Director

Roberto Zariquiey

PUCP

Roberto Zariquiey holds a Ph.D. in Linguistics from LaTrobe University. Currently, he is a full professor at the Pontifical Catholic University of Peru (PUCP) and was a fellow at the Radcliffe Institute at Harvard University. He has collaborated with and led several scientific and social projects on Amazonian languages such as Kakataibo, Iskonawa, Amahuaca, and Shipibo-Konibo.

rzariquiey@pucp.edu.pe

Directive board

Balthasar Bickel

Universität Zürich

Balthasar Bickel is a Swiss linguist, specializing in Tibeto-Burman languages and linguistic typology. Currently, he focuses on the study of linguistic diversity from a psycholinguistic perspective and works as a professor in the Department of Comparative Language Sciences at the University of Zurich.

Pedro Favaron

PUCP

Academic researcher, poet, writer, audiovisual artist, and social communicator. Currently, he works as a full-time research professor in the Department of Humanities at the Pontifical Catholic University of Peru (PUCP). Since 1998, he has been investigating the use of medicinal plants and the knowledge derived from them among different indigenous peoples of the American continent.

Pilar Valenzuela

Chapman University

Pilar Valenzuela is a Full Professor at Chapman University. She is dedicated to the research of Amazonian languages, especially the Pano and Kawapana language families, as well as regional Spanish. Alongside indigenous organizations and collectives, she actively participates in linguistic documentation and revitalization, as well as the development of culturally relevant education.

Russell Gray

MPI-EVA

Russell Gray is a psychologist and evolutionary biologist from New Zealand who has focused on the use of quantitative methods for studying human cultural evolution. Currently, he is the Director of the Department of Linguistic and Cultural Evolution at the Max Planck Institute for Evolutionary Anthropology in Germany.

Academic coordinators

Alonso Vásquez

Alonso Vásquez is a Ph.D. candidate at the University of California, Santa Barbara. His interests revolve around Amazonian languages in general, especially in the areas of interaction between phonetics and phonology, historical linguistics, language contact, and linguistic typology.

alonsovasquez@ucsb.edu
Mariana Poblete

Mariana Poblete holds a bachelor's degree in Linguistics and Education from the University of Chile and a master's degree in Linguistics from the same institution, in addition to being a graphic artist. She has worked on languages ​​from the southern Andes, such as Millcayac and Allentiac (Huarpe) and Mapudungun, and currently focuses on the study, documentation, and promotion of languages ​​of the Peruvian Amazon.

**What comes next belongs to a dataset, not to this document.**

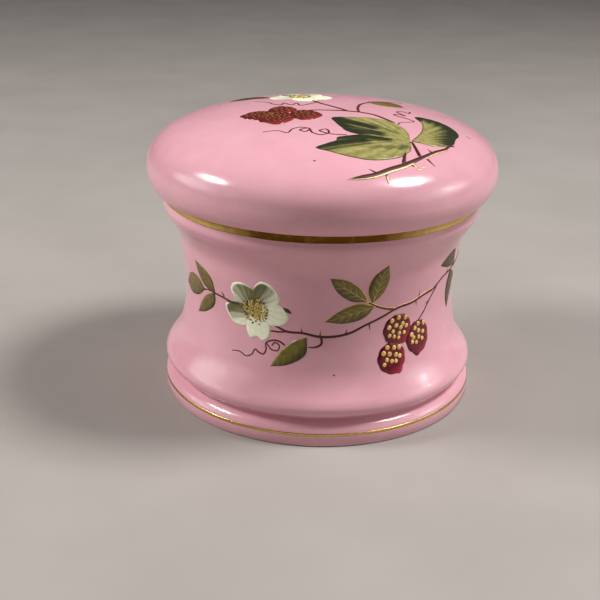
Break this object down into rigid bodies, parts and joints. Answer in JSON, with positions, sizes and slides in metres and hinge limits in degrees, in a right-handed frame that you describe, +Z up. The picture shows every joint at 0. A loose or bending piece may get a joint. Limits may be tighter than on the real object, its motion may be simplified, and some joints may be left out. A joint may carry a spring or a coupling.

mariana.poblete@ug.uchile.cl

Logistic coordination

Clever González

Clever González is a member of the Shipibo-Konibo community, originally from the Santa Clara indigenous community. He is an agroforestry technician at the Swiss Institute of Pucallpa and an expert in traditional medicine. Clever is responsible for on-site care at the Chana Station from an intercultural approach, integrating his institutional training with his ancestral indigenous knowledge.

Dagmar Jung

Universität Zürich

Dagmar has a background in general linguistics with an emphasis on the collection of naturalistic data in the field. Her expertise covers set-up of recording schemata, metadata collection, secure file handling, choice of appropriate transcription and annotation software, and overall establishment of a workflow in large and small teams up to the archiving process. Her experience in corpus creation goes hand-in-hand with capacity-building across local and non-local research teams across different continents. Dagmar handles the coordinations between Chana and Zürich.